Den großen Durchbruch feierte das Denkspiel aber erst rund zehn Jahre später, dank zweier Absolventen der Columbia-Universität in New York. Dick Simon und Max Schuster wollten einen Verlag aufmachen, nur was dort erscheinen sollte, war den beiden jungen Männer anfänglich noch nicht ganz klar. Eine Tante von Simon, eine passionierte Denksportlerin mit einem Faible für Kreuzworträtsel, schlug den beiden vor, doch eine Rätselsammlung herauszubringen.
Der Verlag Simon & Schuster, der später zu einem der bedeutendsten Verlagshäuser der USA werden sollte, war bei der Erstausgabe des Kreuzworträtsel-Buches im Jahr 1924 sehr vorsichtig. Nur 3600 Exemplare wurden gedruckt, Käufer bekamen einen Bleistift kostenlos dazu. Simon & Schuster gab das Heft mit 50 Kreuzworträtseln sogar unter dem Verlags-Pseudonym „The Plaza Publishing Company“ heraus, damit ein möglicher Misserfolg nicht an dem jungen Unternehmen kleben bleiben würde. Dick Simon und Max Schuster unterschätzten ihr Produkt gewaltig.
Beliebte Freizeitbeschäftigung in den Zwanzigern
Nach mehreren Neuauflagen wegen der hohen Nachfrage stand die Verkaufszahl am Ende bei über 100.000 Stück. Weitere Rätselbücher folgten und schafften es auf die Bestsellerlisten. Die kniffligen Wortpuzzle wurden zu einer der beliebtesten Freizeitbeschäftigungen in den Goldenen Zwanzigern. Kreuzwort-Lexika kamen auf den Markt, die Eisenbahngesellschaft Baltimore & Ohio Railroad stattete seine Passagierwaggons mit Wörterbüchern aus und die Stadtbücherei von Los Angeles musste angeblich sogar die Zeit für die Nutzung ihrer Nachschlagewerke begrenzen - so lang soll die Schlange von Rätselfreunden gewesen sein.

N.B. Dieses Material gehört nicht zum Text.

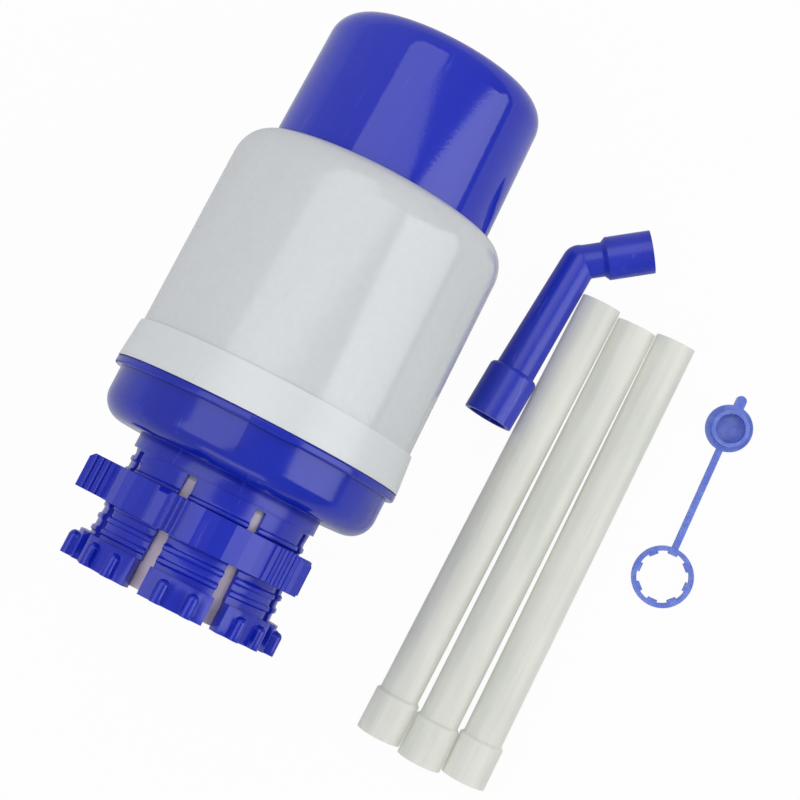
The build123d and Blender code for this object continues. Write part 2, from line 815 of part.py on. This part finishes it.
with BuildPart() as spout:
    with BuildSketch(leg_profile) as leg_outline:
        with BuildLine():
            Polyline(
                (0, 0),
                (spout_socket_r, 0),
                (spout_socket_r, spout_socket_length),
                (spout_leg_low_r, spout_socket_length),
                (spout_leg_top_r, spout_leg),
                (0, spout_leg),
                close=True,
            )
        make_face()
        shoulder_limit = rounding_share * (spout_socket_r - spout_leg_low_r)
        socket_shoulder = corner(leg_outline, spout_socket_r, spout_socket_length)
        fillet(socket_shoulder, min(spout_shoulder_r, shoulder_limit))
    revolve(axis=leg_axis)
    with BuildSketch(arm_profile):
        with BuildLine():
            Polyline(
                (0, 0),
                (spout_arm_r, 0),
                (spout_arm_r, spout_arm - nozzle_length - nozzle_cone),
                (nozzle_r, spout_arm - nozzle_length),
                (nozzle_r, spout_arm),
                (0, spout_arm),
                close=True,
            )
        make_face()
    revolve(axis=arm_axis)
    with Locations(bend_point):
        Sphere(spout_leg_top_r)
    with BuildSketch(leg_profile):
        with Locations((0, 0)):
            Rectangle(spout_socket_bore_r, spout_socket_depth, align=Align.MIN)
            Rectangle(spout_bore_r, spout_leg, align=Align.MIN)
    revolve(axis=leg_axis, mode=Mode.SUBTRACT)
    with BuildSketch(arm_profile):
        Rectangle(spout_bore_r, spout_arm, align=Align.MIN)
        with Locations((0, spout_arm - nozzle_depth)):
            Rectangle(nozzle_bore_r, nozzle_depth, align=Align.MIN)
    revolve(axis=arm_axis, mode=Mode.SUBTRACT)
    with Locations(bend_point):
        Sphere(spout_bore_r, mode=Mode.SUBTRACT)
finish(spout, "spout")

# ---------------------------------------------------------------- dip tubes
tube_fan = asin((tube_socket_r - tube_r) * 2 / tube_length)
tube_fall = asin((tube_socket_r - tube_r) / (tube_length - tube_socket_length))
for index in range(tube_count):
    fan = index * tube_fan - radians(tube_first_heading)
    along = Vector(-sin(fan) * cos(tube_fall), cos(fan) * cos(tube_fall), -sin(tube_fall))
    socket_x = pump_x + tube_first_x + index * (2 * tube_socket_r + tube_gap)
    socket_y = pump_y + tube_end_y[index]
    socket_z = tube_socket_r * cos(tube_fall) + tube_socket_length * sin(tube_fall)
    tube_end = Plane(origin=(socket_x, socket_y, socket_z), x_dir=(0, 0, 1), z_dir=along)
    tube_profile = Plane(
        origin=tube_end.origin, x_dir=tube_end.x_dir, z_dir=tube_end.x_dir.cross(tube_end.z_dir)
    )
    with BuildPart() as dip_tube:
        with BuildSketch(tube_profile):
            with BuildLine():
                Polyline(
                    (tube_socket_bore_r, 0),
                    (tube_socket_r, 0),
                    (tube_socket_r, tube_socket_length),
                    (tube_r, tube_socket_length + tube_socket_cone),
                    (tube_r, tube_length),
                    (tube_bore_r, tube_length),
                    (tube_bore_r, tube_socket_depth),
                    (tube_socket_bore_r, tube_socket_depth),
                    close=True,
                )
            make_face()
        revolve(axis=Axis(tube_end.origin, tube_end.z_dir))
    finish(dip_tube, f"dip_tube_{index + 1}")

# ---------------------------------------------------------------- dust cap
strap_heading = radians(dust_strap_heading)
dust_cap_base = Plane(
    origin=(pump_x + dust_ring_x, pump_y + dust_ring_y, 0),
    x_dir=(sin(strap_heading), cos(strap_heading), 0),
    z_dir=(0, 0, 1),
)
lid_base = Plane(
    origin=dust_cap_base.origin + dust_cap_base.x_dir * dust_cap_pitch,
    x_dir=dust_cap_base.x_dir,
    z_dir=(0, 0, 1),
)

with BuildPart() as dust_cap:
    with BuildSketch(dust_cap_base):
        Circle(ring_r)
        Circle(ring_r - ring_wall, mode=Mode.SUBTRACT)
        tooth_length = tooth_depth + ring_wall / 2
        with PolarLocations(ring_r - ring_wall / 2 - tooth_length / 2, tooth_count):
            Rectangle(tooth_length, tooth_width)
    extrude(amount=ring_height)
    with BuildSketch(dust_cap_base):
        strap_start = ring_r - ring_wall / 2
        with Locations((strap_start, 0)):
            strap_length = dust_cap_pitch - strap_start - lid_r / 2
            Rectangle(strap_length, strap_width, align=(Align.MIN, Align.CENTER))
    extrude(amount=strap_thick)
    with BuildSketch(lid_base):
        Circle(lid_r)
        with Locations((lid_r, 0)):
            Rectangle(2 * tab_reach - tab_width, tab_width)
        with Locations((lid_r + tab_reach - tab_width / 2, 0)):
            Circle(tab_width / 2)
    extrude(amount=lid_thick)
    with BuildSketch(lid_base.offset(lid_thick)):
        Circle(plug_r)
    extrude(amount=plug_height)
    with BuildSketch(lid_base.offset(lid_floor)):
        Circle(plug_bore_r)
    extrude(amount=lid_thick + plug_height - lid_floor, mode=Mode.SUBTRACT)
finish(dust_cap, "dust_cap")
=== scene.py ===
"""Looks of the water jug hand pump and its loose spout, dip tubes and dust cap, in metres."""
import json
from math import atan2, cos, pi, radians, sin

import bpy
from mathutils import Matrix, Vector


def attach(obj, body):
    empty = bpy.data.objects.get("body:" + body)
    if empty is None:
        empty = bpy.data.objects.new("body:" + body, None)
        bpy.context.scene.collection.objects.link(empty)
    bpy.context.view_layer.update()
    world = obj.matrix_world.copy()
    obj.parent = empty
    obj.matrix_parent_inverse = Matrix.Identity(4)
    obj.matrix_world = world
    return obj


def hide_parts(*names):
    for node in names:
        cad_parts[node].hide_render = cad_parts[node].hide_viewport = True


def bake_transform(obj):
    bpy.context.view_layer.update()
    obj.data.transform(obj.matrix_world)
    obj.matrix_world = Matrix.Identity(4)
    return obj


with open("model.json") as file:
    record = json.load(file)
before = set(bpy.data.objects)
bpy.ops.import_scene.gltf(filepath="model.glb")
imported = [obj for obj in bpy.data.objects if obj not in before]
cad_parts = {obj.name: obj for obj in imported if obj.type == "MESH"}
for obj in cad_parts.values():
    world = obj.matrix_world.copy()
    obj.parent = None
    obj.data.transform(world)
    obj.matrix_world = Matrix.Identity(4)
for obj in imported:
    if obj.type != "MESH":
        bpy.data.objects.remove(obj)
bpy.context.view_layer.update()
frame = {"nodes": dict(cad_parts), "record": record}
nodes = frame["nodes"]

MM = 0.001

# ---------------------------------------------------------------- how the pump lies
# A station is a distance along the pump's axis from the neck clamp's rim towards the press cap.
finger_low_station, finger_low_r = 9.5 * MM, 33.2 * MM
finger_top_station, finger_top_r = 40.8 * MM, 31.8 * MM
spacer_top_station, spacer_r = 45.6 * MM, 32.75 * MM
band_top_station = 78.2 * MM
cap_top_station = 202.5 * MM

palm_face = next(m for m in frame["record"]["mounts"] if m["name"] == "palm_face")
pump_along = Vector(palm_face["axis"])
pump_side = Vector((1, 0, 0))
pump_up = pump_side.cross(pump_along)
pump_rim = Vector(palm_face["pos_m"]) - pump_along * cap_top_station
pump_place = Matrix(
    (
        (pump_up.x, pump_side.x, pump_along.x, pump_rim.x),
        (pump_up.y, pump_side.y, pump_along.y, pump_rim.y),
        (pump_up.z, pump_side.z, pump_along.z, pump_rim.z),
        (0, 0, 0, 1),
    )
)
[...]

Das Gesundheitsamt der Stadt Chicago empfahl den Bürgern Kreuzworträtsel als Entspannungsmaßnahme. Sprachpfleger freuten sich, dass lange vergessene Begriffe dank der Popularität der Wortpuzzle wieder in das englische Alltagsvokabular zurückkehrten. Doch nicht alle waren glücklich über die Kreuzworträtsel-Welle: Die „New York Times“ beklagte, dass den Amerikanern durch die „absolut sinnlose Suche nach Wörtern“ wertvolle Lebenszeit verloren gehe. „Das ist keinesfalls ein Spiel und kann auch kaum als Sport bezeichnet werden“, wetterte die Zeitung, die erst ab 1942 Kreuzworträtsel veröffentlichte.
Trend erfasst Europa
Der Trend ließ sich aber nicht aufhalten und erfasste auch Europa. In Großbritannien erschien das erste Kreuzworträtsel 1922 in „Pearson's Magazine“. Drei Jahre später konnten sich die Deutschen in der „Berliner Illustrirten Zeitung“ am ersten Wortpuzzle den Kopf zerbrechen.
Erfinder Wynne starb 1945 im Alter von 74 Jahren im Bundesstaat Florida. Reich wurde er mit der genialen Idee nie, da er es versäumte, sich den Einfall patentieren zu lassen. Seine Tochter Catherine Wynne Cutler glaubt, dass ihr Vater sich über die verpasste Chance dennoch nicht zu sehr geärgert habe. „Er hat es genossen, dass die Leute ihn den Vater des modernen Kreuzworträtsels genannt haben“, sagte sie kürzlich dem TV-Sender CBS.